RECORDS FOR THIS EXERCISE.
---------------

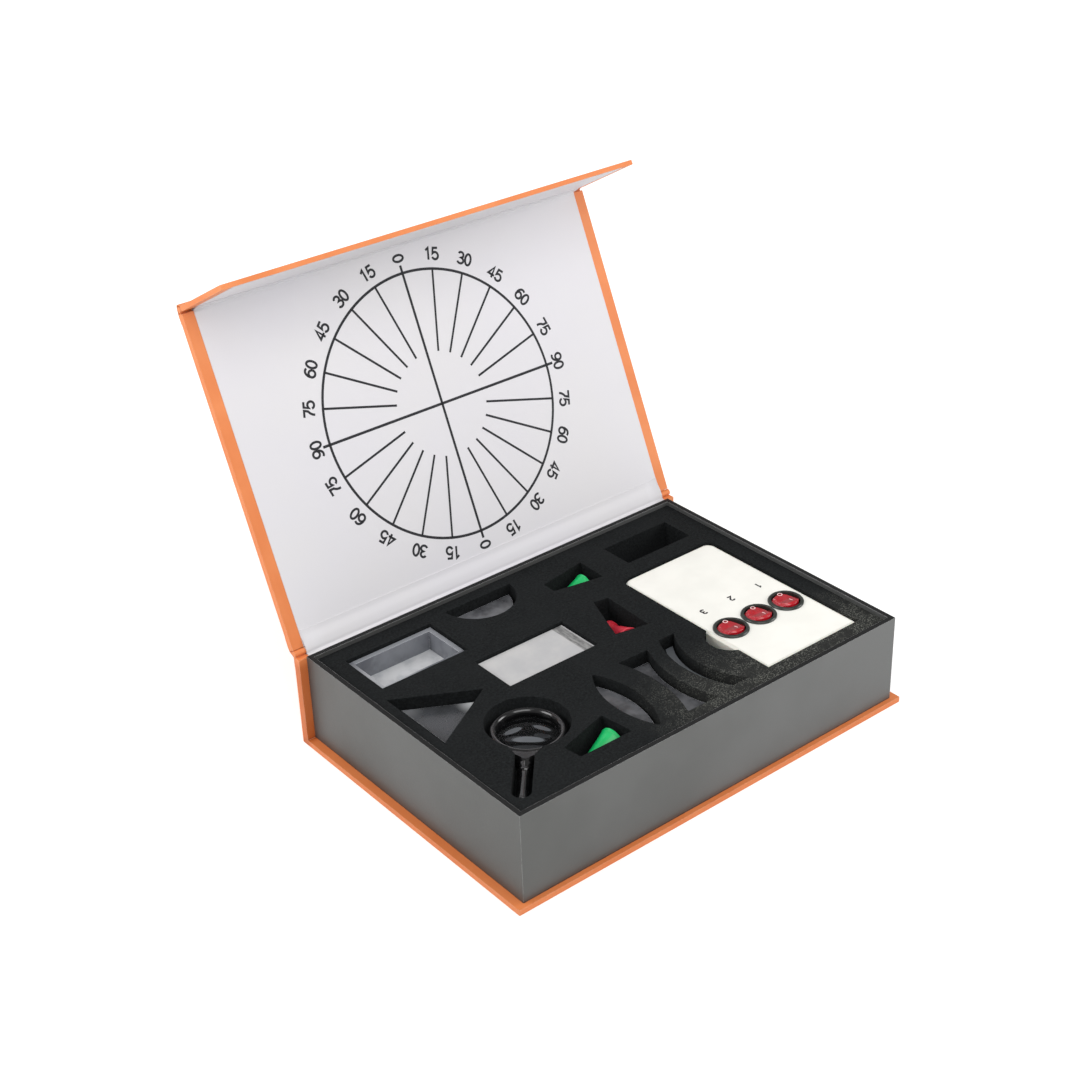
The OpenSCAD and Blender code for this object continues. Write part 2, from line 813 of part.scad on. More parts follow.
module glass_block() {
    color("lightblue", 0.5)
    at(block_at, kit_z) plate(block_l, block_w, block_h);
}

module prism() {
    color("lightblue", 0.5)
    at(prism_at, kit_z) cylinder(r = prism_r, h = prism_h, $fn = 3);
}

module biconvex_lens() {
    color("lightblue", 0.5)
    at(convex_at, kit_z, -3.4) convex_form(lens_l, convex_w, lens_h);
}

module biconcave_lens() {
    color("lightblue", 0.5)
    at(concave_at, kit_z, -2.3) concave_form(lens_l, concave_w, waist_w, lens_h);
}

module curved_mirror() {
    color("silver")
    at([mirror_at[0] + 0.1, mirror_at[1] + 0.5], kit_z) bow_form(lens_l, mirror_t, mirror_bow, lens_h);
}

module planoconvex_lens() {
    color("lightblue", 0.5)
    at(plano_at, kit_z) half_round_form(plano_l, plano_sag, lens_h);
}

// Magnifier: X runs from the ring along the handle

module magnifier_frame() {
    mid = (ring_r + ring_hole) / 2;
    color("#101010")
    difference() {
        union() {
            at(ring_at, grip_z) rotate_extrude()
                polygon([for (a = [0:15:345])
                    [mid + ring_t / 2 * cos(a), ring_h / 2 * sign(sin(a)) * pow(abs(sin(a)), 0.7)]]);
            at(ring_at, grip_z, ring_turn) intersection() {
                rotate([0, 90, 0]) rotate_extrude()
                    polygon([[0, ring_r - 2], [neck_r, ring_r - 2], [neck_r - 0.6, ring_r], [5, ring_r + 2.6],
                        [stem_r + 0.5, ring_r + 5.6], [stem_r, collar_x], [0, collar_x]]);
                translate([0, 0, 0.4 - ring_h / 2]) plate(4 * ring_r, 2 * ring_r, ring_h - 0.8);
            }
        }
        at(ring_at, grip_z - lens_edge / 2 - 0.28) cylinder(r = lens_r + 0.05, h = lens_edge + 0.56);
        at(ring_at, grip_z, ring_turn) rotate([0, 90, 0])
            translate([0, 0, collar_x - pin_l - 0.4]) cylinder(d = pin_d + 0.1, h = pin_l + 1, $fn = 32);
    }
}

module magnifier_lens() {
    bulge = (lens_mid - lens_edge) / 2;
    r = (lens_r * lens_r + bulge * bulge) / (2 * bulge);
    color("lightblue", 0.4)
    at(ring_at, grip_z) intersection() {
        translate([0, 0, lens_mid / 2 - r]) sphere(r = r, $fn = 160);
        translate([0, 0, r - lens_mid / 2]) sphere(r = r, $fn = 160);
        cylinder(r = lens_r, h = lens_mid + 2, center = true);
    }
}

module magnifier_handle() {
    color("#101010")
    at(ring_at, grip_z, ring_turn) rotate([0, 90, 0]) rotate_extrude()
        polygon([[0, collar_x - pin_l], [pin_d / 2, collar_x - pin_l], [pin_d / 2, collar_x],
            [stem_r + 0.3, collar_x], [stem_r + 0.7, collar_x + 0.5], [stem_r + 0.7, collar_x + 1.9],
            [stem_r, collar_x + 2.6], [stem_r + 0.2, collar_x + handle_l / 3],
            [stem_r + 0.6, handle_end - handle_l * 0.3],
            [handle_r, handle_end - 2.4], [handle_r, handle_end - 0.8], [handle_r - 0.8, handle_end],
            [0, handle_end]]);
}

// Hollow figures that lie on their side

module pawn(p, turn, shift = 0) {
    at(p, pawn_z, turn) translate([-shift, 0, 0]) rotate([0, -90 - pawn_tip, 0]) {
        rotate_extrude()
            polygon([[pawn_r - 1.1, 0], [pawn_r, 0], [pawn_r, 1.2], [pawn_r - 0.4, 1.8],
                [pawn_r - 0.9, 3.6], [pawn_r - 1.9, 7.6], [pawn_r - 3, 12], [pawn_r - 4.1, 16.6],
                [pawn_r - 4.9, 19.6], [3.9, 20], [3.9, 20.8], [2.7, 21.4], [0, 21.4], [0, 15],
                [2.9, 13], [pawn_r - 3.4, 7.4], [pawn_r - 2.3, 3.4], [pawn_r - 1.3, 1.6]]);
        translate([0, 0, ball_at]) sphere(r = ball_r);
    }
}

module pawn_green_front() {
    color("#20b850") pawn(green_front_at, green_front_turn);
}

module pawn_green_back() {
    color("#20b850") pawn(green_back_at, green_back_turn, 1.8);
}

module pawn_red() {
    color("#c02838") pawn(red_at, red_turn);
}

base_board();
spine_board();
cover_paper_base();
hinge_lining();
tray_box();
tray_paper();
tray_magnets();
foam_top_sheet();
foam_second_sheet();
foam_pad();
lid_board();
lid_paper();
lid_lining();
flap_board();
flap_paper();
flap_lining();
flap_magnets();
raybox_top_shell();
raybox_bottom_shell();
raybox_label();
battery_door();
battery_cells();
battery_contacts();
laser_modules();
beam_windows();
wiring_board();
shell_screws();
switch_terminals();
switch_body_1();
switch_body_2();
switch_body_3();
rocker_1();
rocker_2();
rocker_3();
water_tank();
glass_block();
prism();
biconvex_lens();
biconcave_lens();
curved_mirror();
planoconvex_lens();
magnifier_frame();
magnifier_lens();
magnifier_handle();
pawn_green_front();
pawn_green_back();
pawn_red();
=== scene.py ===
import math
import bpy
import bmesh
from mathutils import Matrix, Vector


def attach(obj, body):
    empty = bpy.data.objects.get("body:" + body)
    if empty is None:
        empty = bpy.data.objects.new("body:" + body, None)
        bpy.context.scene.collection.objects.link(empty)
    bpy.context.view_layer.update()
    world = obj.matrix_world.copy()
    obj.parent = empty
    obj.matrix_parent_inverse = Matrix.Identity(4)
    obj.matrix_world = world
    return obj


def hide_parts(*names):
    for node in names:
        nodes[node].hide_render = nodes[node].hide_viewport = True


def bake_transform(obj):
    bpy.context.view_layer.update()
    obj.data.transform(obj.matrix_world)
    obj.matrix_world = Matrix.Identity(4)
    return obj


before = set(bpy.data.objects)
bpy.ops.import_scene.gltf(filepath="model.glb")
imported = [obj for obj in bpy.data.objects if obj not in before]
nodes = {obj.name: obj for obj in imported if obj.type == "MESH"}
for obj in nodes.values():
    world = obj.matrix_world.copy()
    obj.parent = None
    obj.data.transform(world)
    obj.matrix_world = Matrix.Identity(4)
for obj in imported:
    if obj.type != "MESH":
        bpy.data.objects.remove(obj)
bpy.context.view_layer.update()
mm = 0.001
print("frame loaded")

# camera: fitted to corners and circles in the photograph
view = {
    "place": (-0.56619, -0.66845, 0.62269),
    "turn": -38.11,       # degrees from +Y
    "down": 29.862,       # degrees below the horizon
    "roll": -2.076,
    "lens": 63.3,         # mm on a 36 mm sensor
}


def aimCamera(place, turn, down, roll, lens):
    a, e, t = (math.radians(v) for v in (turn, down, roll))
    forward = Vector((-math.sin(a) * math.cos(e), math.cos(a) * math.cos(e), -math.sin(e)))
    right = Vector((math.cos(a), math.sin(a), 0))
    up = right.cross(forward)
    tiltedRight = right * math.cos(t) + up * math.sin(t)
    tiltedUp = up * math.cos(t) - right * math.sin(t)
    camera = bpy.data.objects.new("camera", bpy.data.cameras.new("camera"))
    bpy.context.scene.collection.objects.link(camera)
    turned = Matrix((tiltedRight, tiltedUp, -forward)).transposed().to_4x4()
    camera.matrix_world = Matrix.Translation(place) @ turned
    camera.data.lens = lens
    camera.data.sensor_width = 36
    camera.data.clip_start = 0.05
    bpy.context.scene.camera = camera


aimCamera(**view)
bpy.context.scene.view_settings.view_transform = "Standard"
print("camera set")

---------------

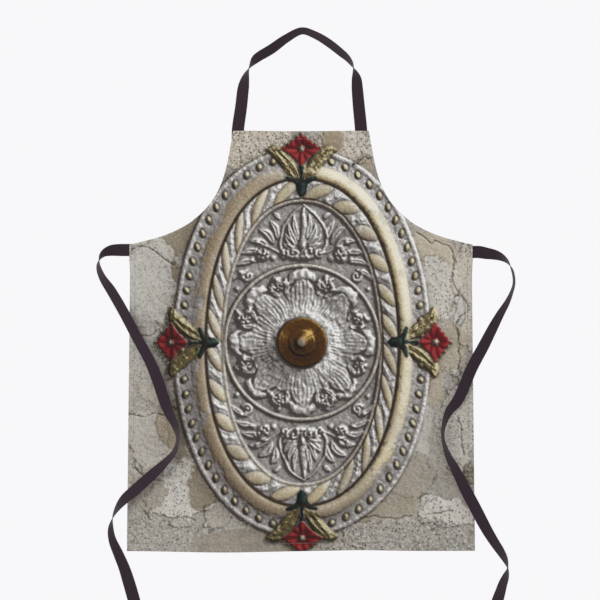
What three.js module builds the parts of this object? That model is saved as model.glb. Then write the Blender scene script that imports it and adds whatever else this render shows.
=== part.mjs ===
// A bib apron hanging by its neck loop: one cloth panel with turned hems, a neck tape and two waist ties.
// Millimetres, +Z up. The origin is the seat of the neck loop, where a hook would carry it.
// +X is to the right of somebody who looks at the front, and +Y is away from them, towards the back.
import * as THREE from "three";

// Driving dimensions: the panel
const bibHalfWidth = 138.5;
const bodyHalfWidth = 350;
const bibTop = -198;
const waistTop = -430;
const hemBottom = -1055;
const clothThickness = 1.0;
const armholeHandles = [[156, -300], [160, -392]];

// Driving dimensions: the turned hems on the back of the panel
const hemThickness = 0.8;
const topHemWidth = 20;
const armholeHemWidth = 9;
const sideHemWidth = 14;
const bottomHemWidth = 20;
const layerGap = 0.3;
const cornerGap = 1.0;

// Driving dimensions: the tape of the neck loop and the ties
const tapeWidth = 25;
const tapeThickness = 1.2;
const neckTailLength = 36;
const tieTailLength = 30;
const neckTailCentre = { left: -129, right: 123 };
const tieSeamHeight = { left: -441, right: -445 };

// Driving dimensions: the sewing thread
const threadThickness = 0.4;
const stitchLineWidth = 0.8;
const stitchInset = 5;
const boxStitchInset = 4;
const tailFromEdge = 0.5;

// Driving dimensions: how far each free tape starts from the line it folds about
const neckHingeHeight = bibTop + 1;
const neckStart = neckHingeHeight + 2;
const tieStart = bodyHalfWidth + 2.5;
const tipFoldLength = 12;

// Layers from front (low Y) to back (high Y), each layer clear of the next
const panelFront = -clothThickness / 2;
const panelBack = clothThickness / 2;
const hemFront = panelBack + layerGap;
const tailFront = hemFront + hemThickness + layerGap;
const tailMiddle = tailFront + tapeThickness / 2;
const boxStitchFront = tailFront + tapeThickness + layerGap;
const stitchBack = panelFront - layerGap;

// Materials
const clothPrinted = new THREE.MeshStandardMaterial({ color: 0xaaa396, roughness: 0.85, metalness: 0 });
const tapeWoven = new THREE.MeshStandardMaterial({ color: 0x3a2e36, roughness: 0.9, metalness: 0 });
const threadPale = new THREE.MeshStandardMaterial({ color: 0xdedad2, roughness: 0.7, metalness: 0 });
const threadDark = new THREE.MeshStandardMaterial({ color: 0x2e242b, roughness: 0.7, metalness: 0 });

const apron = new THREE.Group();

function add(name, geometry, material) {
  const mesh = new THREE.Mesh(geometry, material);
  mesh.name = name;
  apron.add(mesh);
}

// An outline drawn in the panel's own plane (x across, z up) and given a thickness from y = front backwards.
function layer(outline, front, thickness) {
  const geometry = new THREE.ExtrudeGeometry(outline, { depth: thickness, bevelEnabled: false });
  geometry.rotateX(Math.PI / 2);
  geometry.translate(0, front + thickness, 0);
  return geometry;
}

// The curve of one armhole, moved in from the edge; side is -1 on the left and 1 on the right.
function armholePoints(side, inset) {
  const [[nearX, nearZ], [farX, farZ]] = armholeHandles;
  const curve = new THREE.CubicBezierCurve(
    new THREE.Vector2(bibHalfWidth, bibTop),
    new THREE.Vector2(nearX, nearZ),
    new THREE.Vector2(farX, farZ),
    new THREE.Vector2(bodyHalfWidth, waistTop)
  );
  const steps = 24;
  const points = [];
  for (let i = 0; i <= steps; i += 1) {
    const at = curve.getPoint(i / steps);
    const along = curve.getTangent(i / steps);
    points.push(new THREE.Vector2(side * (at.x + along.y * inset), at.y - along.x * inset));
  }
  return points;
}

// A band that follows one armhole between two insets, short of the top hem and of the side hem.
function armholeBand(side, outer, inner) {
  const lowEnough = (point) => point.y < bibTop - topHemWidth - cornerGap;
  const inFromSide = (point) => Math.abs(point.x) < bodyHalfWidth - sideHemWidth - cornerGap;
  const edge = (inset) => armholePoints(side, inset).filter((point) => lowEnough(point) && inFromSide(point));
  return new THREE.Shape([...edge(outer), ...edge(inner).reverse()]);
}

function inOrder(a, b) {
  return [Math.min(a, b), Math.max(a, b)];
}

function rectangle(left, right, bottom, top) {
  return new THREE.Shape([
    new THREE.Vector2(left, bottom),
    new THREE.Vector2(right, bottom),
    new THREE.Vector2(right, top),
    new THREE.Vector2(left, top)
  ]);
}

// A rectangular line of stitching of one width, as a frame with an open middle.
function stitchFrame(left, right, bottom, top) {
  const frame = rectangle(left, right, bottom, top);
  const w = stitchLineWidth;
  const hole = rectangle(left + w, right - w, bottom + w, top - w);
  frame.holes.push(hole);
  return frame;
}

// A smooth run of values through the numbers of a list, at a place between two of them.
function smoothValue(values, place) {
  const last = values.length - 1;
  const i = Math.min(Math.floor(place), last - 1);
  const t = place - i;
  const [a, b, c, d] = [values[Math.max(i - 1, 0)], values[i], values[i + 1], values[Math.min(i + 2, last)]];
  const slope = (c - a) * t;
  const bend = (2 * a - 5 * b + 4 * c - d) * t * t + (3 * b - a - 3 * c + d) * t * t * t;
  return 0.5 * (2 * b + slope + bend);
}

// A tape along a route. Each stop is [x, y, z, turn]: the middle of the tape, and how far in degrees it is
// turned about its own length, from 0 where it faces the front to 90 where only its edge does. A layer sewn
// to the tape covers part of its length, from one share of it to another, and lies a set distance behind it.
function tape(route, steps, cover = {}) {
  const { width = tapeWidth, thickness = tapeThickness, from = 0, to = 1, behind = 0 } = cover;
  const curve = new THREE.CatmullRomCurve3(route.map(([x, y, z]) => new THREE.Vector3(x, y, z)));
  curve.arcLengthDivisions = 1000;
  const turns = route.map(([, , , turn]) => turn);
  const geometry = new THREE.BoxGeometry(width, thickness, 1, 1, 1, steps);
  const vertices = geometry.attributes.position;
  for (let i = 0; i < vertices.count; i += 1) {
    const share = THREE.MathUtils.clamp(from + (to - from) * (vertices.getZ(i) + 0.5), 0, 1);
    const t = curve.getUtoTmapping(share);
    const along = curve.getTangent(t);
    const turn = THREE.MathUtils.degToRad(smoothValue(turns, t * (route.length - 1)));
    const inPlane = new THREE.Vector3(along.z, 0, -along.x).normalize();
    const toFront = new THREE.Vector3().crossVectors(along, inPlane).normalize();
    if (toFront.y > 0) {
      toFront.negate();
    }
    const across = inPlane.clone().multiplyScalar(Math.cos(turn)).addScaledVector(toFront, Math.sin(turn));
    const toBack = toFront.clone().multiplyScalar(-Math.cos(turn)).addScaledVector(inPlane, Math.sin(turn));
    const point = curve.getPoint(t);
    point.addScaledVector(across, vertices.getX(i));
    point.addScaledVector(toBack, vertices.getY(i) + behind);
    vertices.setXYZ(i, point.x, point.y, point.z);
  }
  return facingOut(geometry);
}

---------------

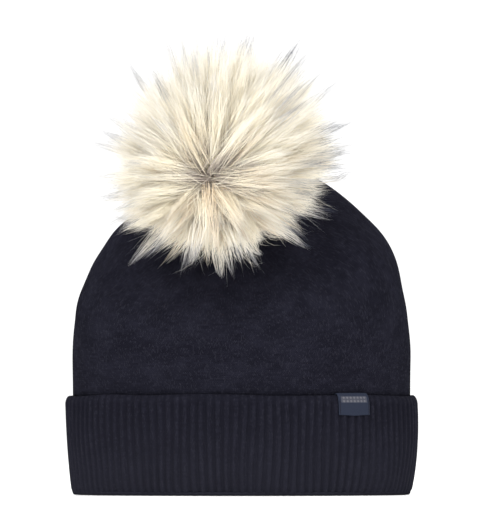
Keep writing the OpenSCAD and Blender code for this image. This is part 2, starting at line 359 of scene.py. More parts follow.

---------------

GOAL OF THE EXERCISE. Make an exact transcription of the lines from the line with "base_board();" through the line with "for node in", inclusive, omitting all others.

EXERCISE ANSWER.
base_board();
spine_board();
cover_paper_base();
hinge_lining();
tray_box();
tray_paper();
tray_magnets();
foam_top_sheet();
foam_second_sheet();
foam_pad();
lid_board();
lid_paper();
lid_lining();
flap_board();
flap_paper();
flap_lining();
flap_magnets();
raybox_top_shell();
raybox_bottom_shell();
raybox_label();
battery_door();
battery_cells();
battery_contacts();
laser_modules();
beam_windows();
wiring_board();
shell_screws();
switch_terminals();
switch_body_1();
switch_body_2();
switch_body_3();
rocker_1();
rocker_2();
rocker_3();
water_tank();
glass_block();
prism();
biconvex_lens();
biconcave_lens();
curved_mirror();
planoconvex_lens();
magnifier_frame();
magnifier_lens();
magnifier_handle();
pawn_green_front();
pawn_green_back();
pawn_red();
=== scene.py ===
import math
import bpy
import bmesh
from mathutils import Matrix, Vector


def attach(obj, body):
    empty = bpy.data.objects.get("body:" + body)
    if empty is None:
        empty = bpy.data.objects.new("body:" + body, None)
        bpy.context.scene.collection.objects.link(empty)
    bpy.context.view_layer.update()
    world = obj.matrix_world.copy()
    obj.parent = empty
    obj.matrix_parent_inverse = Matrix.Identity(4)
    obj.matrix_world = world
    return obj


def hide_parts(*names):
    for node in names:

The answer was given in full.